Value creation and dependency: Build core and buy non-core. For the sourcing and screening part, the value creation from an engineering perspective increases from beginning to end. Starting with the data collection, we can either buy more comprehensive datasets from commercial aggregators like Crunchbase, CBInsights, Dealroom, Pitchbok and co or leverage more focused crawling services like Phantombuster or APIfy for social media data and other more specific sources. All of them bear little downside risk as there is lots of redundancy - if one service shuts down or changes its pricing, you can replace them fairly easily without too much of an impact on your overall processes. Other than from an economic/price standpoint (external crawling services can become very expensive over time/volume), there is little reason to collect broadly available data yourself.
Only thereafter begins the actual value creation in the entity matching where we need to tie all datasets together, remove duplicates and make sure we obtain a single source of truth.
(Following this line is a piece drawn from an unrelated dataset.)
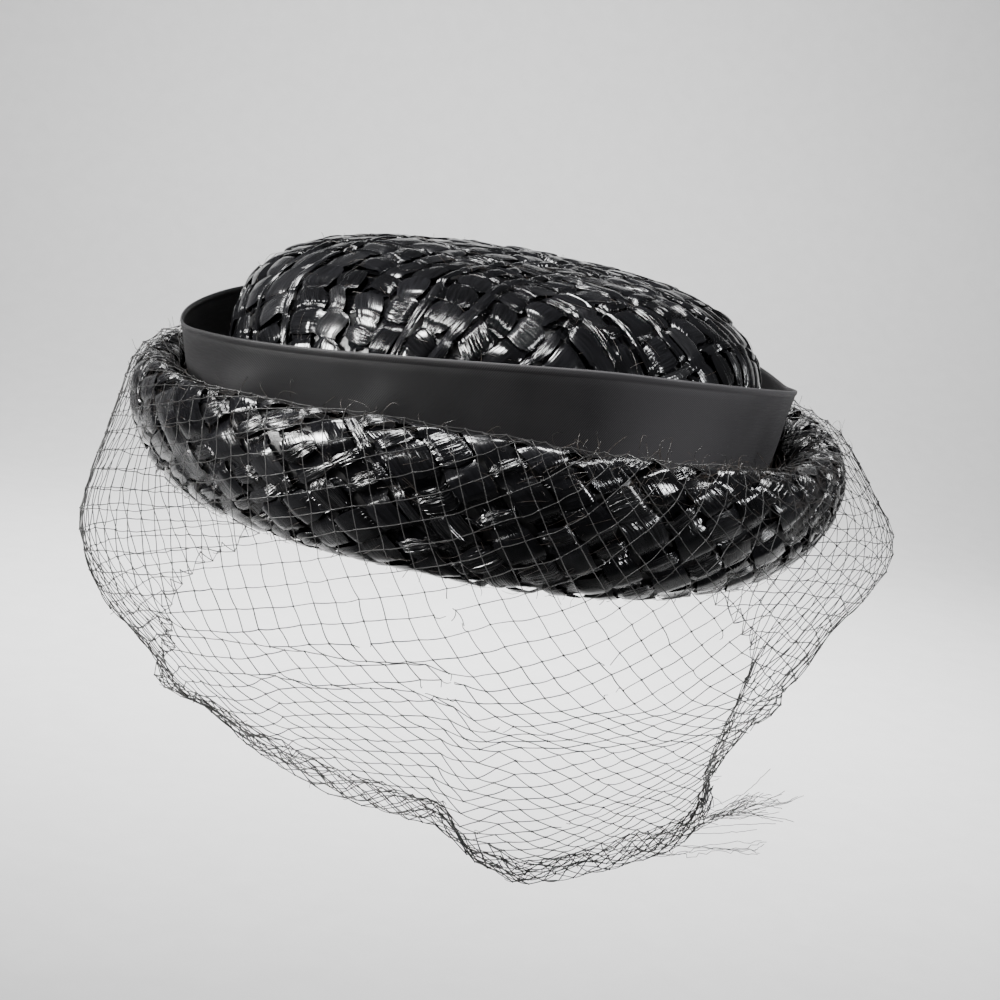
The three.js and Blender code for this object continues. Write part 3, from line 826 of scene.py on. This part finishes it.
# ------------------------------------------------------------------ ribbon band
def band_mesh():
    cols = 540
    at = np.linspace(-180, 180, cols, endpoint=False)
    s, c = np.sin(np.radians(at)), np.cos(np.radians(at))
    top = flow(BAND_TOP, at)
    g = np.random.default_rng(5)

    def calm(z_share):
        """The stitched top edge holds the cloth even."""
        x = np.clip((z_share - 0.72) / 0.28, 0, 1)
        return 1 - 0.85 * x * x * (3 - 2 * x)

    def bulge(up, z_share):
        """Soft unevenness of the cloth, in mm: long slanting pulls and a few dents."""
        a = np.radians(at)
        out = 0.30 * np.sin(5 * a + 3.0 * z_share + 0.6) * z_share * (1.15 - z_share)
        out += 0.22 * np.sin(11 * a - 5.0 * z_share + 2.1) * z_share * (1.2 - z_share)
        out += 1.3 * np.exp(-((at + 57 - 9 * z_share) / 5.5) ** 2 - ((z_share - 0.62) / 0.18) ** 2)
        out -= 1.2 * np.exp(-((at + 47 - 6 * z_share) / 5.0) ** 2 - ((z_share - 0.5) / 0.20) ** 2)
        out += 0.8 * np.exp(-((at + 33 - 14 * z_share) / 3.5) ** 2 - ((z_share - 0.55) / 0.3) ** 2)
        out -= 0.4 * np.exp(-((at - 70) / 6.0) ** 2 - ((z_share - 0.80) / 0.12) ** 2)
        return out * calm(z_share)

    def ring(share, inset):
        k = np.interp(share, [0, 0.35, 0.68, 1.0], np.arange(4))
        i = min(int(k), 2)
        f = k - i
        left, right, front = [BAND[i, m] * (1 - f) + BAND[i + 1, m] * f for m in range(3)]
        out = folds(BAND_FOLDS[1:], at) * share ** 1.5 * calm(share) + bulge(share, share) - inset
        out = out - 1.3 * np.exp(-((at - 84) / 9.0) ** 2) * share ** 2        # the corner is soft on the right
        x = (np.where(s > 0, right, left) + out) * s
        y = -(front + out) * c
        z = BAND_FOOT + share * (top - BAND_FOOT)
        return np.stack([x, y, z], -1)

    height = float((top - BAND_FOOT).mean())
    hem = 1.7 / height          # the turned-over strip along the top edge
    # the middle list holds the painted light of each row
    rows, painted_light, across = [], [], []

    def add(share, inset, w, u):
        rows.append(ring(share, inset))
        painted_light.append(w)
        across.append(u)

    # the third value of each row is painted light: the hem is painted paler, and the lines further down keep this
    # mostly towards the right end, where the light falls
    add(0.0, 0.25, 0.0, 0.0)
    for share in np.linspace(0.02, 1 - hem - 0.012, 26):
        add(share, 0.25, 0.0, share * height)
    add(1 - hem - 0.004, 0.36, 0.0, (1 - hem) * height)       # stitched-in groove
    add(1 - hem + 0.003, 0.16, 0.75, (1 - hem) * height + 0.3)
    add(1 - hem * 0.66, 0.06, 0.9, (1 - hem * 0.66) * height)
    add(1 - hem * 0.30, 0.08, 1.0, (1 - hem * 0.3) * height)
    add(1 - hem * 0.05, 0.22, 1.0, height)
    add(1.0, 0.55, 1.0, height + 0.6)
    add(1 - hem * 0.05, 0.88, 0.8, height + 1.1)
    add(1 - hem * 0.6, 1.12, 0.5, height + 2.0)
    add(1 - hem, 1.02, 0.2, height + 3.0)
    for share in np.linspace(1 - hem - 0.02, 0.02, 16):
        add(share, 1.05, 0.0, height * 2 + 3 - share * height)
    add(0.0, 1.05, 0.0, height * 2 + 3)
    p = np.array(rows)
    r = len(rows)
    girth = 616.0
    # one extra column closes the seam with its own texture place
    p = np.concatenate([p, p[:, :1]], 1)
    u = np.linspace(0, girth, cols + 1)[None, :].repeat(r, 0)
    v = np.array(across)[:, None].repeat(cols + 1, 1)
    w = np.array(painted_light)[:, None].repeat(cols + 1, 1)
    # painted light: the cloth is painted paler towards the right end, where the light falls, with a painted highlight
    # along the fold at the right corner
    a_col = np.append(at, 180.0)
    w = w * np.clip(0.5 + 0.5 * np.cos(np.radians(a_col - 78)), 0.12, 1)[None, :]
    w = w + 1.3 * np.exp(-((a_col - 28) / 24) ** 2)[None, :]
    w = w + 0.70 * np.exp(-((a_col - 72) / 18) ** 2)[None, :] + 0.3 * np.exp(-((a_col - 84) / 2.2) ** 2)[None, :]
    n = cols + 1
    faces = grid_faces(r, n)
    k = np.arange(n - 1)
    seam = np.stack([(r - 1) * n + k, (r - 1) * n + k + 1, k + 1, k], -1)
    # the columns at the seam share their points, so the wall is closed
    idx = np.arange(r * n).reshape(r, n)
    idx[:, -1] = idx[:, 0]
    flat = idx.ravel()
    all_faces = np.concatenate([faces, seam])
    verts = p.reshape(-1, 3)
    uv = np.stack([u, v], -1).reshape(-1, 2)
    me_faces = flat[all_faces]
    used, inverse = np.unique(me_faces, return_inverse=True)
    # the painted light goes to the material as a point attribute
    obj = make("band_ribbon", verts[used], inverse.reshape(-1, 4), ribbon_material(), None, {"painted_light": w.reshape(-1)[used]})
    layer = obj.data.uv_layers.new(name="UVMap")
    layer.data.foreach_set("uv", uv[all_faces.ravel()].astype(np.float32).ravel())
    return obj, girth, height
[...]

This is crucial and I prefer to keep this in-house. Even more important is the following feature engineering and the training of the screening models. These signals steer investment professionals to the most promising investment opportunities and are the core of a data-driven strategy. It’s the secret sauce and in the case of external solutions hard to replace as you never know what’s under the hood. Consequently, I prefer to keep the respective efforts in-house.
Maintenance: While keeping everything in-house would be the most sought after solution in terms of value creation and dependency, we need to keep in mind that the more we insource (outsource), the higher (lower) the maintenance efforts. This question is specifically relevant for the data collection as running your own crawlers does not only require a proper proxy server infrastructure but also needs continuous adjustments to the crawlers themselves. Whenever a button is moved on the target website, we need to adjust the crawlers (or come up with an abstraction logic to scale them).